Had Mom put Dad in a NH when the dementia started to drive her a bit nuts (1997) the result would have been..after 19 years (he died in 2016) she would be in poverty with nothing left for herself.
The cost of the Nh would have taken everything except the max. State Medicaid allows....$90,000 and her own social security. Everything else would have gone completely to 19 years of care. That would have meant that today Mom would not be able to afford in home caregivers. Would not have a driving service when she needs it. Would not be able to keep her home (cost of maintenance would have eaten away the remaining savings)
Yes, having a home aide a couple hours a week and dealing with the rest was a hardship for her. But, the hardship of losing all financial security would have beaten her down more over those years.
Mom feels strongly that she will not be in a NH..ever! She has the financial ability to live independent for the presumed remainder of her life. The long term home health policy she purchased in 2000 was expensive through the years...but it is paying off very well now.
I have worked her finances back and forth...she can keep in home health aides for 10 hours a day 7 days a week ...and live comfortably without worry for 10 years.....her life expectancy is 5 years.....hopefully she will outlive her "sell by" date.
The awful reality of the poverty of the remaining spouse has to always be considered. "Put him in a nursing home" may not be good advice when you take into consideration the living situation left behind.
We are buying a house which is not saleable, because of liens. I am living on just my social security, which makes me responsible for paying all the home expenses.
I have received bills for Dave's nursing home. I am asking why me and what should I do?
Dee Worry
How do you know that a facility will take Medicaid after the self-pay money runs out? You simply ask them when you investigate them. "My mother is self-pay now. Will you accept Medicaid when her money runs out?" Will she get lesser care then? No. But Medicaid pays so much less that if she is in a private room she may have to move to a shared room.
It looks like you are on top of the finances. Good for you!
True enough, she may need more care and require a NH in time...but, she will have options...not just whatever she might get into with Medicaid. I read that being able to self pay for a couple years will get a better placement.

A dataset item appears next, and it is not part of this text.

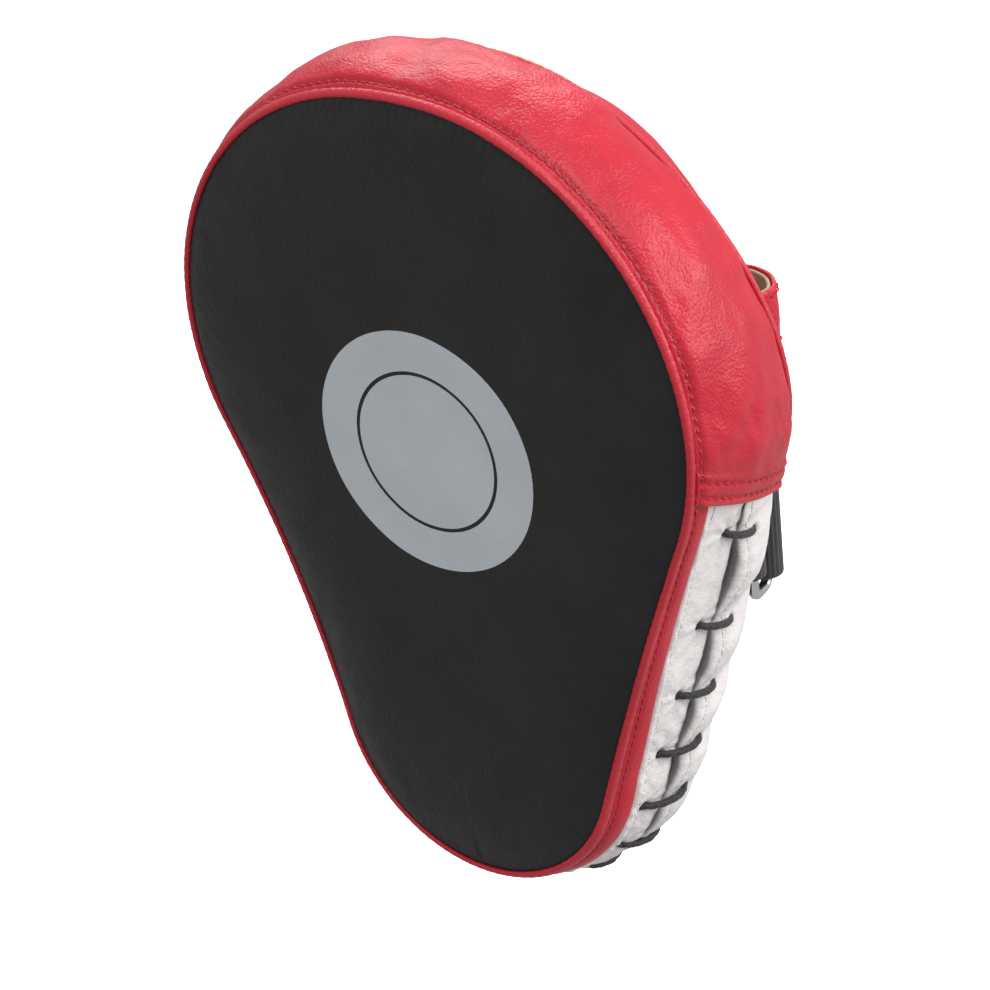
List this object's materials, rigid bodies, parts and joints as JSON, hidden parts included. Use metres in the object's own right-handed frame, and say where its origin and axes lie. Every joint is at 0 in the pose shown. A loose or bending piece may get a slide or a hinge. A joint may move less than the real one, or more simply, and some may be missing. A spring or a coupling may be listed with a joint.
{
  "type": "boxing focus mitt",
  "caption": "Hand-worn curved boxing focus mitt: crowned black face with a round grey target, red and white laced side wall, finger hood, thumb loop and hand strap.",
  "frame": {"origin": "the hand side of the back panel, in the middle of its length and width, where the palm rests", "axes": "+Z along the fingers towards the tips, -Y the way the punched face looks, +Y towards the wearer's hand, +X to the right of someone facing the target"},
  "size_m": [0.184, 0.1031, 0.2742],
  "materials": {
    "black_leather": "pebbled grain, semi-matte",
    "red_leather": "satin with a fine grain",
    "white_leather": "satin, softly creased",
    "tan_lining": "matt, soft",
    "grey_print": "matt ink film",
    "dark_foam": "matt closed-cell foam",
    "pale_foam": "matt open-cell foam",
    "liner_cloth": "brushed",
    "webbing": "ribbed weave",
    "tape_hook": "fine stiff hooks",
    "tape_loop": "fuzzy loops",
    "cord": "braided",
    "steel_wire": "polished"
  },
  "bodies": {
    "mitt": {"front_panel": "black_leather", "target_disc": "grey_print", "target_ring": "grey_print", "front_piping": "red_leather", "strike_foam": "dark_foam", "core_foam": "pale_foam", "palm_foam": "dark_foam", "foam_wrap": "liner_cloth", "upper_gusset": "red_leather", "lower_red_strip": "red_leather", "front_lace_strip": "white_leather", "back_lace_strip": "white_leather", "lace_cord": "cord", "lace_knot_right": "cord", "lace_knot_left": "cord", "back_panel": "black_leather", "back_piping": "red_leather", "hood_shell": "red_leather", "hood_padding": "dark_foam", "hood_lining": "tan_lining", "hood_binding": "black_leather", "finger_divider_1": "tan_lining", "finger_divider_2": "tan_lining", "finger_divider_3": "tan_lining", "thumb_loop": "red_leather", "thumb_loop_lining": "tan_lining", "palm_grip_foam": "pale_foam", "palm_grip_cover": "liner_cloth", "wrist_pad": "liner_cloth", "hand_strap": "webbing", "loop_patch": "tape_loop", "strap_anchor_patch": "red_leather", "ring_tab": "webbing", "anchor_webbing": "webbing"},
    "ring": {"strap_ring": "steel_wire"},
    "flap": {"strap_flap": "webbing", "hook_patch": "tape_hook", "flap_tip": "red_leather"}
  },
  "joints": [
    {"name": "ring_swing", "type": "hinge", "parent": "mitt", "child": "ring", "pos_m": [0.06103, 0.01035, -0.03], "axis": [0, 0, 1], "range_deg": [-6, 6]},
    {"name": "flap_peel", "type": "hinge", "parent": "mitt", "child": "flap", "pos_m": [0.06296, 0.02412, -0.03], "axis": [0, 0, -1], "range_deg": [0, 140]}
  ]
}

I have often wondered...if entering a very nice NH self pay...what keeps them from bouncing the senior out when they go on Medicaid? What guarantees do they have that the self pay provides a nice NH after the money runs out?
I expect that Mom will remain at home. I am downsizing her now to something that is much smaller and thus a much smaller drain on her resources. Between us, we can pay for the monthly living costs...then it just all the extras that will come from savings. I think we can make it go a lot longer that way. Or, free up enough to pay the extra 14 hours a day if that is the answer.
If your mother had placed your father in a nursing home when caring for him was daunting, wouldn't she have gone to work? I'm not sure your analysis is taking all factors into consideration.
You are assuming that your mother would always be able to function with only 10 hours of in-home care per day. That would not have been true for my husband, with dementia, or for my mother with dementia and mobility problems.
But in any case you are certainly right that finances should be a consideration. The trouble is, we can't foresee the future. Nineteen years is an extremely long time in a nursing home. The average stay is less than 3 years. At the point one needs to make a decision, one can't look into the future and know these kinds of things.